Supplied data
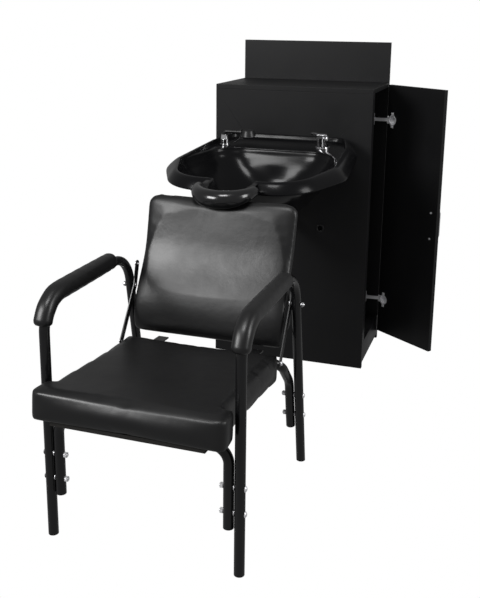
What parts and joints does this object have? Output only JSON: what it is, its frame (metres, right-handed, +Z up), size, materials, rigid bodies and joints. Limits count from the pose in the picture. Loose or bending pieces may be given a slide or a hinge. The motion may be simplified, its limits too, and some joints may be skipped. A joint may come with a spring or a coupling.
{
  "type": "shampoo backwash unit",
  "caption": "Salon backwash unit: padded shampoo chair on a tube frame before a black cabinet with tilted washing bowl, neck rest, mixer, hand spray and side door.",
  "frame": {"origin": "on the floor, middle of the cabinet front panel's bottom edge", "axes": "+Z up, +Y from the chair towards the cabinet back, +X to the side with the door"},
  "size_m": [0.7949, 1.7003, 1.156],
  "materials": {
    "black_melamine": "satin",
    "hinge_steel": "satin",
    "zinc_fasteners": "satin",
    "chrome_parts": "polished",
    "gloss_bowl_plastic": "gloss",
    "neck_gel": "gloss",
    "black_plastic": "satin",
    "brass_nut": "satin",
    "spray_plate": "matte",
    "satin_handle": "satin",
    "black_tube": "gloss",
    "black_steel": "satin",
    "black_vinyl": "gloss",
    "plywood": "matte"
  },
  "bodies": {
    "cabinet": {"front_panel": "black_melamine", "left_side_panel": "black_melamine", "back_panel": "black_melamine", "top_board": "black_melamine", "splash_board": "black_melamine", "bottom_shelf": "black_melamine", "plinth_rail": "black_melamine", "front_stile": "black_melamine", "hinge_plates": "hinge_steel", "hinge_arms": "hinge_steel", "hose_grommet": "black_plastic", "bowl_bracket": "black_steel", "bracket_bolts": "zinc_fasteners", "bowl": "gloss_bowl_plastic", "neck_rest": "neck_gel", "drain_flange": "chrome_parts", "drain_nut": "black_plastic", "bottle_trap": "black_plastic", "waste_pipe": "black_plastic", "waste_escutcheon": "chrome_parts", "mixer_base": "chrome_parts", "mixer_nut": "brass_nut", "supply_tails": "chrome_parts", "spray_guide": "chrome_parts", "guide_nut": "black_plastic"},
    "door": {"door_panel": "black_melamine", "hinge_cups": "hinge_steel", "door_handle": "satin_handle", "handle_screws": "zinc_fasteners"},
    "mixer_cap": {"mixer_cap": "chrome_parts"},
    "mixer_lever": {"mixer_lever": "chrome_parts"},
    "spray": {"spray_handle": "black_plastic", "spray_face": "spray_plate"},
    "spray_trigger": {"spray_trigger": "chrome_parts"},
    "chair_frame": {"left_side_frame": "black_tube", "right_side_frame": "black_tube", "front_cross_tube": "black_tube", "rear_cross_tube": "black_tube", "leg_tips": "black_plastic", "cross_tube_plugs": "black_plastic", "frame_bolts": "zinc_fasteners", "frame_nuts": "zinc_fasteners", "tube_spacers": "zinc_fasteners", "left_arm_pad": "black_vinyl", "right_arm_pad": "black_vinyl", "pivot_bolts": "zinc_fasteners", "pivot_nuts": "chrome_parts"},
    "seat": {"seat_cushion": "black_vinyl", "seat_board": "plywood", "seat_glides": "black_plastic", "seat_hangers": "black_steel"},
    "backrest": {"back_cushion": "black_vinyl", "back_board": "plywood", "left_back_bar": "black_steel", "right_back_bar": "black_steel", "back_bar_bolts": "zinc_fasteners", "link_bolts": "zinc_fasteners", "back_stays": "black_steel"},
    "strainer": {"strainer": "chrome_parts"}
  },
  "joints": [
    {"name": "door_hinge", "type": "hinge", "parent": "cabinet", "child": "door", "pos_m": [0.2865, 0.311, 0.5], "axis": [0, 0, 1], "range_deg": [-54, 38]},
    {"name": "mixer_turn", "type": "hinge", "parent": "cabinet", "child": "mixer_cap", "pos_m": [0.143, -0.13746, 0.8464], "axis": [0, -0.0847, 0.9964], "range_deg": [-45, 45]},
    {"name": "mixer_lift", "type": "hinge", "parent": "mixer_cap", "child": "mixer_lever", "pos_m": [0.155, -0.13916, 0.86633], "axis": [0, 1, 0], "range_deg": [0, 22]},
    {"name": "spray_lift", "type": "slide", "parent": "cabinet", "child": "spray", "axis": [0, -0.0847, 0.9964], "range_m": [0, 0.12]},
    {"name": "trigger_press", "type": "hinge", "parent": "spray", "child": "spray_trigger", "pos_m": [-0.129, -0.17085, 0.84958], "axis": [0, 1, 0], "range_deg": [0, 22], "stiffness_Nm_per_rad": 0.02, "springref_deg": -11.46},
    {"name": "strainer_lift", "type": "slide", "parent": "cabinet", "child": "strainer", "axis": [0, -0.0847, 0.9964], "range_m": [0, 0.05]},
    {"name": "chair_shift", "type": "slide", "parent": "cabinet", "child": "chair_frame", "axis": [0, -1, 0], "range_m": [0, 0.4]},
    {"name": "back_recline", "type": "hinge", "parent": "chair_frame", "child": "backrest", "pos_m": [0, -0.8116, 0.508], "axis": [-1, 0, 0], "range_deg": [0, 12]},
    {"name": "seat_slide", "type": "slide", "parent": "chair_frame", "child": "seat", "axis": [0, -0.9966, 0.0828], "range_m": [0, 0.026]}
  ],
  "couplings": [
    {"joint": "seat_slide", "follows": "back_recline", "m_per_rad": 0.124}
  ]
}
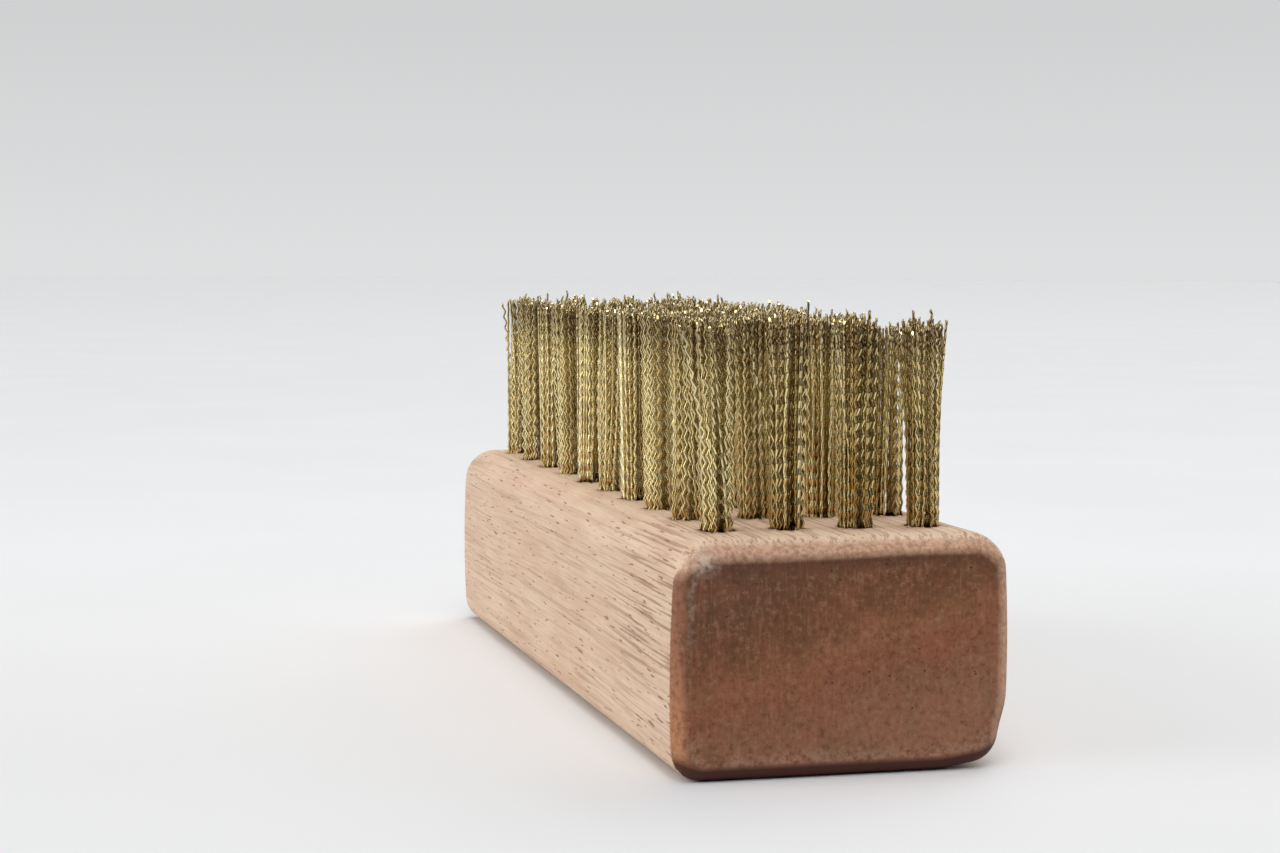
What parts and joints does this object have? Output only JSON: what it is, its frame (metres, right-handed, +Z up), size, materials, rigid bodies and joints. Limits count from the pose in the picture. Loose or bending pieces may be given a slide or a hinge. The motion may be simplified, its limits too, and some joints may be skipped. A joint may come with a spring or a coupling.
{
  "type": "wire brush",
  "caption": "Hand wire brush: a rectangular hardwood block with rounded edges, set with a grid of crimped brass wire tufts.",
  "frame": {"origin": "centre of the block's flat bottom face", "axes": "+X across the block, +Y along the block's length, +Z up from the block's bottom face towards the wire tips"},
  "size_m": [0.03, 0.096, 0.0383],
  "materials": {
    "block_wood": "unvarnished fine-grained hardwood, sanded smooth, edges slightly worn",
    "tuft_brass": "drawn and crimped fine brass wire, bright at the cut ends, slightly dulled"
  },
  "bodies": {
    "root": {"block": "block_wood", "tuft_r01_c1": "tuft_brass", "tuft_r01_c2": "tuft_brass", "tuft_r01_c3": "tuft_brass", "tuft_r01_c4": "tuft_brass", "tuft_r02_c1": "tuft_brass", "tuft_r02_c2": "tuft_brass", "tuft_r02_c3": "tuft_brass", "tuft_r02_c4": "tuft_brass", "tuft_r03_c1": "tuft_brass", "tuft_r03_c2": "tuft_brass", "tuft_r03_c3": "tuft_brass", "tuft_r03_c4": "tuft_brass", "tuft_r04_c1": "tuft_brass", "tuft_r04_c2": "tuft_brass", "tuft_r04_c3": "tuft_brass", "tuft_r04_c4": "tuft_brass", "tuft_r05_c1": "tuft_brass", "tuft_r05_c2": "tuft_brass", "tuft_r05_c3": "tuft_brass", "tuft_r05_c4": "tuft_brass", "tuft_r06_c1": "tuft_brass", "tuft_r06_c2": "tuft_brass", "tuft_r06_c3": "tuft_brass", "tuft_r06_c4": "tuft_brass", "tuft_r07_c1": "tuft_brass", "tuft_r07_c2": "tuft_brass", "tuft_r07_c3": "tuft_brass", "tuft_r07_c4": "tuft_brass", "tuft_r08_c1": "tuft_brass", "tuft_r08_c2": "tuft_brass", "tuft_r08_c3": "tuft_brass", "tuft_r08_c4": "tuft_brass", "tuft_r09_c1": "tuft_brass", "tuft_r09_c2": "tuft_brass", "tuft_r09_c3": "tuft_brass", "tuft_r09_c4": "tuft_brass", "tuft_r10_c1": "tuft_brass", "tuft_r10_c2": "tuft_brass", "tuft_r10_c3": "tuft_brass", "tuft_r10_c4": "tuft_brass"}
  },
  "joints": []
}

Problem requirements
Without changing a word, restate the whole listing.

Exercise result
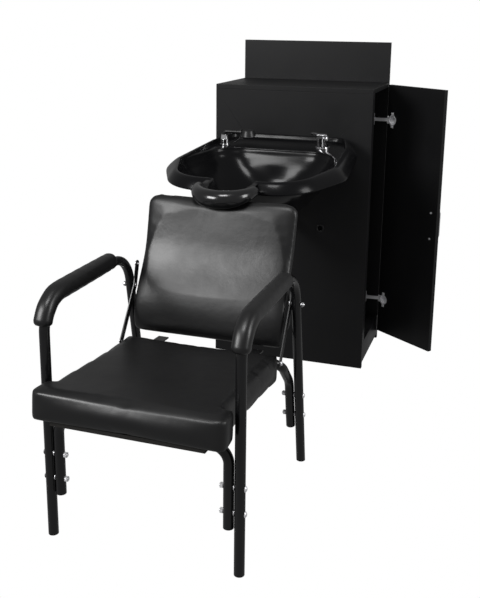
What parts and joints does this object have? Output only JSON: what it is, its frame (metres, right-handed, +Z up), size, materials, rigid bodies and joints. Limits count from the pose in the picture. Loose or bending pieces may be given a slide or a hinge. The motion may be simplified, its limits too, and some joints may be skipped. A joint may come with a spring or a coupling.
{
  "type": "shampoo backwash unit",
  "caption": "Salon backwash unit: padded shampoo chair on a tube frame before a black cabinet with tilted washing bowl, neck rest, mixer, hand spray and side door.",
  "frame": {"origin": "on the floor, middle of the cabinet front panel's bottom edge", "axes": "+Z up, +Y from the chair towards the cabinet back, +X to the side with the door"},
  "size_m": [0.7949, 1.7003, 1.156],
  "materials": {
    "black_melamine": "satin",
    "hinge_steel": "satin",
    "zinc_fasteners": "satin",
    "chrome_parts": "polished",
    "gloss_bowl_plastic": "gloss",
    "neck_gel": "gloss",
    "black_plastic": "satin",
    "brass_nut": "satin",
    "spray_plate": "matte",
    "satin_handle": "satin",
    "black_tube": "gloss",
    "black_steel": "satin",
    "black_vinyl": "gloss",
    "plywood": "matte"
  },
  "bodies": {
    "cabinet": {"front_panel": "black_melamine", "left_side_panel": "black_melamine", "back_panel": "black_melamine", "top_board": "black_melamine", "splash_board": "black_melamine", "bottom_shelf": "black_melamine", "plinth_rail": "black_melamine", "front_stile": "black_melamine", "hinge_plates": "hinge_steel", "hinge_arms": "hinge_steel", "hose_grommet": "black_plastic", "bowl_bracket": "black_steel", "bracket_bolts": "zinc_fasteners", "bowl": "gloss_bowl_plastic", "neck_rest": "neck_gel", "drain_flange": "chrome_parts", "drain_nut": "black_plastic", "bottle_trap": "black_plastic", "waste_pipe": "black_plastic", "waste_escutcheon": "chrome_parts", "mixer_base": "chrome_parts", "mixer_nut": "brass_nut", "supply_tails": "chrome_parts", "spray_guide": "chrome_parts", "guide_nut": "black_plastic"},
    "door": {"door_panel": "black_melamine", "hinge_cups": "hinge_steel", "door_handle": "satin_handle", "handle_screws": "zinc_fasteners"},
    "mixer_cap": {"mixer_cap": "chrome_parts"},
    "mixer_lever": {"mixer_lever": "chrome_parts"},
    "spray": {"spray_handle": "black_plastic", "spray_face": "spray_plate"},
    "spray_trigger": {"spray_trigger": "chrome_parts"},
    "chair_frame": {"left_side_frame": "black_tube", "right_side_frame": "black_tube", "front_cross_tube": "black_tube", "rear_cross_tube": "black_tube", "leg_tips": "black_plastic", "cross_tube_plugs": "black_plastic", "frame_bolts": "zinc_fasteners", "frame_nuts": "zinc_fasteners", "tube_spacers": "zinc_fasteners", "left_arm_pad": "black_vinyl", "right_arm_pad": "black_vinyl", "pivot_bolts": "zinc_fasteners", "pivot_nuts": "chrome_parts"},
    "seat": {"seat_cushion": "black_vinyl", "seat_board": "plywood", "seat_glides": "black_plastic", "seat_hangers": "black_steel"},
    "backrest": {"back_cushion": "black_vinyl", "back_board": "plywood", "left_back_bar": "black_steel", "right_back_bar": "black_steel", "back_bar_bolts": "zinc_fasteners", "link_bolts": "zinc_fasteners", "back_stays": "black_steel"},
    "strainer": {"strainer": "chrome_parts"}
  },
  "joints": [
    {"name": "door_hinge", "type": "hinge", "parent": "cabinet", "child": "door", "pos_m": [0.2865, 0.311, 0.5], "axis": [0, 0, 1], "range_deg": [-54, 38]},
    {"name": "mixer_turn", "type": "hinge", "parent": "cabinet", "child": "mixer_cap", "pos_m": [0.143, -0.13746, 0.8464], "axis": [0, -0.0847, 0.9964], "range_deg": [-45, 45]},
    {"name": "mixer_lift", "type": "hinge", "parent": "mixer_cap", "child": "mixer_lever", "pos_m": [0.155, -0.13916, 0.86633], "axis": [0, 1, 0], "range_deg": [0, 22]},
    {"name": "spray_lift", "type": "slide", "parent": "cabinet", "child": "spray", "axis": [0, -0.0847, 0.9964], "range_m": [0, 0.12]},
    {"name": "trigger_press", "type": "hinge", "parent": "spray", "child": "spray_trigger", "pos_m": [-0.129, -0.17085, 0.84958], "axis": [0, 1, 0], "range_deg": [0, 22], "stiffness_Nm_per_rad": 0.02, "springref_deg": -11.46},
    {"name": "strainer_lift", "type": "slide", "parent": "cabinet", "child": "strainer", "axis": [0, -0.0847, 0.9964], "range_m": [0, 0.05]},
    {"name": "chair_shift", "type": "slide", "parent": "cabinet", "child": "chair_frame", "axis": [0, -1, 0], "range_m": [0, 0.4]},
    {"name": "back_recline", "type": "hinge", "parent": "chair_frame", "child": "backrest", "pos_m": [0, -0.8116, 0.508], "axis": [-1, 0, 0], "range_deg": [0, 12]},
    {"name": "seat_slide", "type": "slide", "parent": "chair_frame", "child": "seat", "axis": [0, -0.9966, 0.0828], "range_m": [0, 0.026]}
  ],
  "couplings": [
    {"joint": "seat_slide", "follows": "back_recline", "m_per_rad": 0.124}
  ]
}
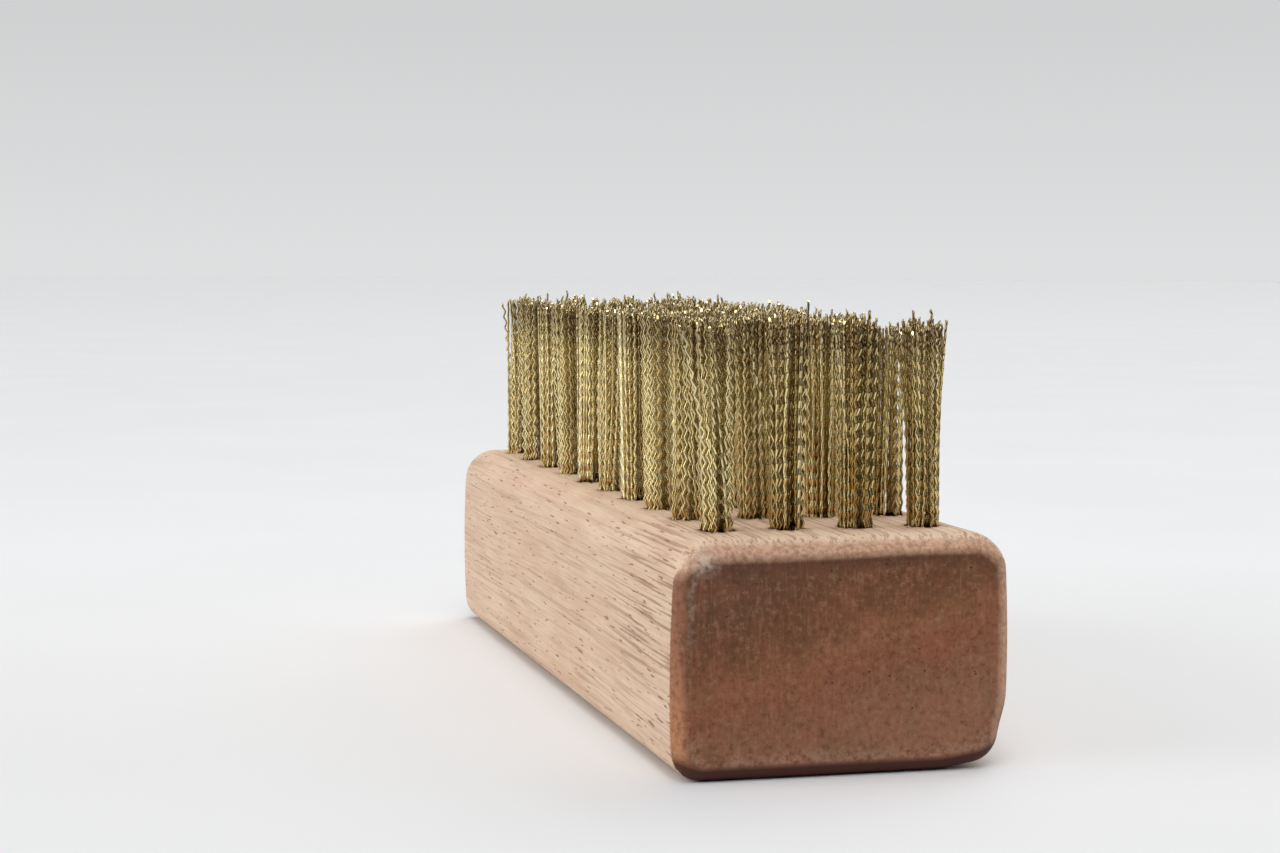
What parts and joints does this object have? Output only JSON: what it is, its frame (metres, right-handed, +Z up), size, materials, rigid bodies and joints. Limits count from the pose in the picture. Loose or bending pieces may be given a slide or a hinge. The motion may be simplified, its limits too, and some joints may be skipped. A joint may come with a spring or a coupling.
{
  "type": "wire brush",
  "caption": "Hand wire brush: a rectangular hardwood block with rounded edges, set with a grid of crimped brass wire tufts.",
  "frame": {"origin": "centre of the block's flat bottom face", "axes": "+X across the block, +Y along the block's length, +Z up from the block's bottom face towards the wire tips"},
  "size_m": [0.03, 0.096, 0.0383],
  "materials": {
    "block_wood": "unvarnished fine-grained hardwood, sanded smooth, edges slightly worn",
    "tuft_brass": "drawn and crimped fine brass wire, bright at the cut ends, slightly dulled"
  },
  "bodies": {
    "root": {"block": "block_wood", "tuft_r01_c1": "tuft_brass", "tuft_r01_c2": "tuft_brass", "tuft_r01_c3": "tuft_brass", "tuft_r01_c4": "tuft_brass", "tuft_r02_c1": "tuft_brass", "tuft_r02_c2": "tuft_brass", "tuft_r02_c3": "tuft_brass", "tuft_r02_c4": "tuft_brass", "tuft_r03_c1": "tuft_brass", "tuft_r03_c2": "tuft_brass", "tuft_r03_c3": "tuft_brass", "tuft_r03_c4": "tuft_brass", "tuft_r04_c1": "tuft_brass", "tuft_r04_c2": "tuft_brass", "tuft_r04_c3": "tuft_brass", "tuft_r04_c4": "tuft_brass", "tuft_r05_c1": "tuft_brass", "tuft_r05_c2": "tuft_brass", "tuft_r05_c3": "tuft_brass", "tuft_r05_c4": "tuft_brass", "tuft_r06_c1": "tuft_brass", "tuft_r06_c2": "tuft_brass", "tuft_r06_c3": "tuft_brass", "tuft_r06_c4": "tuft_brass", "tuft_r07_c1": "tuft_brass", "tuft_r07_c2": "tuft_brass", "tuft_r07_c3": "tuft_brass", "tuft_r07_c4": "tuft_brass", "tuft_r08_c1": "tuft_brass", "tuft_r08_c2": "tuft_brass", "tuft_r08_c3": "tuft_brass", "tuft_r08_c4": "tuft_brass", "tuft_r09_c1": "tuft_brass", "tuft_r09_c2": "tuft_brass", "tuft_r09_c3": "tuft_brass", "tuft_r09_c4": "tuft_brass", "tuft_r10_c1": "tuft_brass", "tuft_r10_c2": "tuft_brass", "tuft_r10_c3": "tuft_brass", "tuft_r10_c4": "tuft_brass"}
  },
  "joints": []
}